MLAs’ pay and public begrudgery

A friend asked recently why I had not written about the MLA expenses flap, and I confessed that I have trouble summoning much outrage over the issue. While I admire Brian Flinn’s dogged pursuit of the facts in AllNovaScotia.com, I fear that the public and the media are almost as much to blame for the problem as our lawmakers.

The public nurses an attitude of begrudgery toward politicians, and the media fans these embers at every opportunity. This is not our most attractive quality, and it makes it almost impossible for MLAs — who by definition must set their own salaries — to pay themselves appropriately for the work they do. So MLAs have, unwisely but understandably, developed a variety of secretive ways to pad their allowances.

A few observations seem in order:

  • On the facts adduced so far, an audit of the compensation received by 60-odd present and former MLAs turned up a small handful of obvious abuses, amounting to a few thousand dollars each, and a larger number of errors in accounting or judgment, amounting to less than a few hundred dollars each. Total recovery: far less than the cost of the audit.
  • Compared to recent expense scandals in Britain and Newfoundland, this is thin gruel. No Nova Scotia MLA built a swimming pool at public expense.
  • The media’s habit of lumping salary and expense reimbursement together is invidious. We expect MLAs to have constituency offices, and these require rent, salaries, furniture, postage, phones, electricity, computers, and sundry office equipment. We expect MLAs to travel frequently between their ridings and the capital, and this imposes real costs. To add these legitimate expenses to their base salary, and cite the total as “compensation,” is absurd.
  • While it is reasonable to expect MLAs to support large expenses with receipts, I am not sure I want lawmakers spending their time adding up slips from Tim Horton’s.
  • Many costs imposed on MLAs are not receiptable. You and I can brush past the minor hockey player in the supermarket checkout line, but an MLA cannot. They are hit up constantly for donations, gifts, handouts.
  • The circumstances of individual MLAs — remoteness from Halifax, size of riding, local culture of constituent service, committee duties — are almost infinitely varied. Any set of rules governing expenses will necessarily be arbitrary, and will beget examples that seem unreasonable.
  • The shaming of the premier into reimbursing the treasury for the cost of a leather briefcase was petty and unworthy of us.
  • When I began covering Nova Scotia politics 36 years (!) ago, an MLA’s job was considered part-time; most maintained other occupations to supplement their income. Not so today.
  • Upon taking office, most MLAs set aside established careers in exchange for a job with far less security than comparable positions in the private or public sector. A 2009 report on legislative salaries in Newfoundland and Labrador found that the average tenure for MLAs in that province over the preceding 20 years was 7.5 years.
  • Nova Scotia cabinet ministers make less than the deputies who report to them. Backbench MLAs make less than civil servants several steps down in the hierarchy.
  • Most MLAs work exceptionally long hours, especially in rural and Cape Breton ridings, where a culture of constituency service is the norm.
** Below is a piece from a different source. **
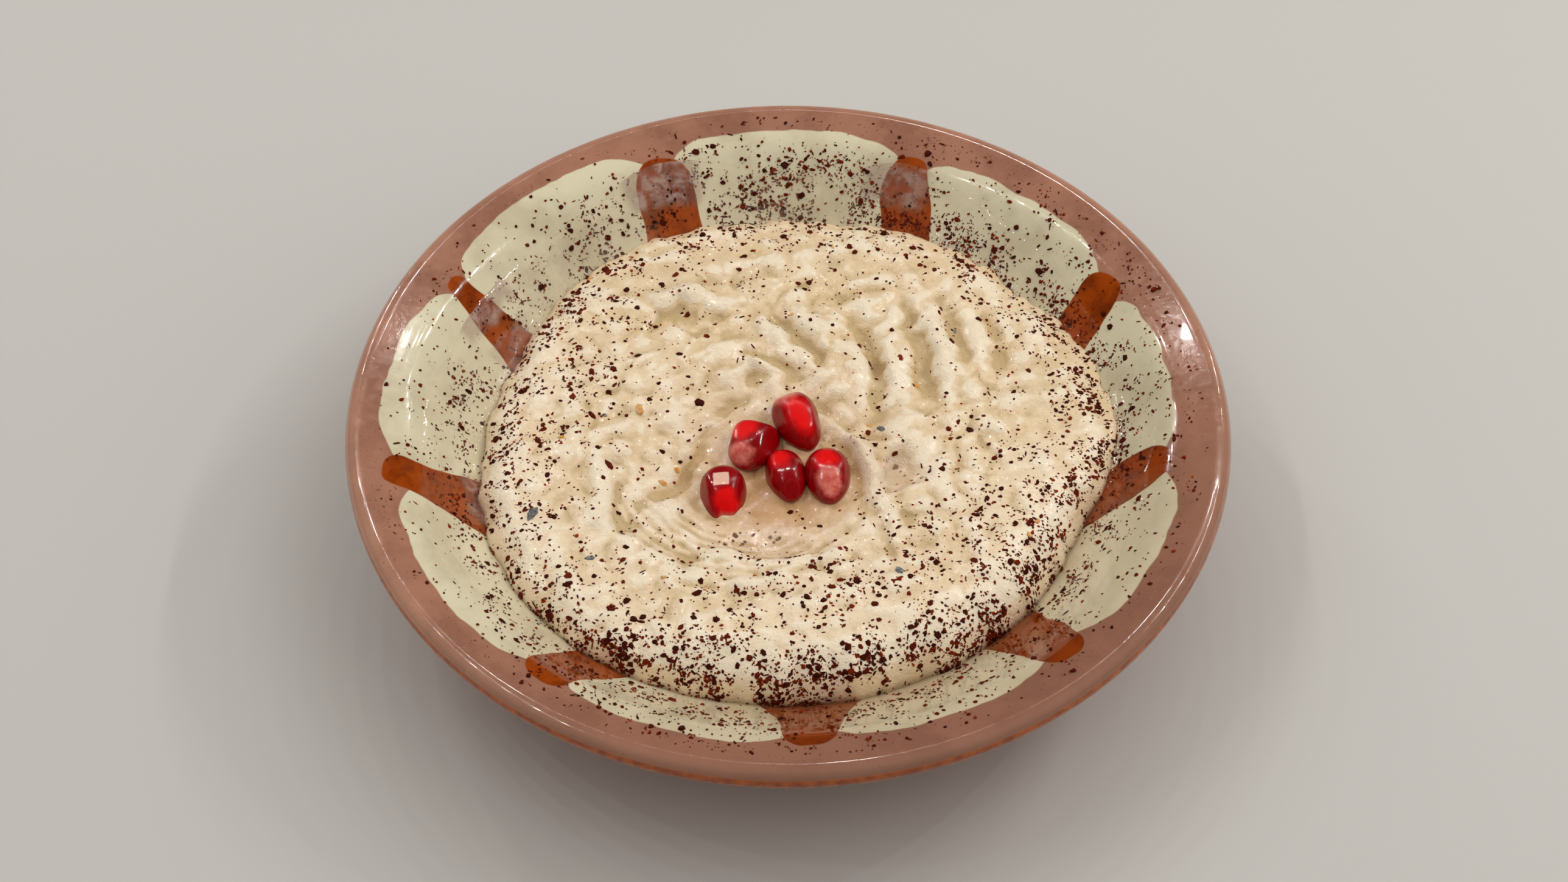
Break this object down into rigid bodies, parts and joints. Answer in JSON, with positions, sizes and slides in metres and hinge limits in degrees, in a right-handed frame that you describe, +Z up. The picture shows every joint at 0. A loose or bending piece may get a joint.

Yes, the compensation for MLAs should be open and above board, but the witless moralizing that has dominated the current brouhaha illustrates one reason it is not. I hope this will lead to a system in which MLAs receive a single, generous but all-encompassing salary, additional pay for cabinet service and a very short list of special house duties, and reimbursement for legitimate expenses, supported by receipts where practicable.

But if it does not, we can shoulder some of the blame ourselves. To paraphrase Pogo, “I have seen the enemy, and it is partly us.”

NDP dissembling – reader feedback

Contrarian reader Cliff White, who perches somewhere to the left of our new blue NDP government, responds to our complaints about the Dexter/Steele spin on their foregone fiscal promises:

Enough with the self righteousness already.  Of course they have to take responsibility for, and be brought to task for, their broken promises and misleading statements. On the other hand, dismissing them offhand and branding them all as liars, as some readers have, is not helpful.

Lets face it: they didn’t get into this predicament on their own. There are, for instance, the unelected workers and volunteers who craft strategies and policy statements they think will sell during the campaign.  And there is the public, many of whom later become the complainers, who do not want politicians to tell the truth. They want, and vote for, those who tell them what they want to hear.  Take a look around and see how many elected politicians you can find who make a habit of pointing out unpopular truths. It does hurt though to see a government you hoped would set a higher standard, fall into the same old patterns.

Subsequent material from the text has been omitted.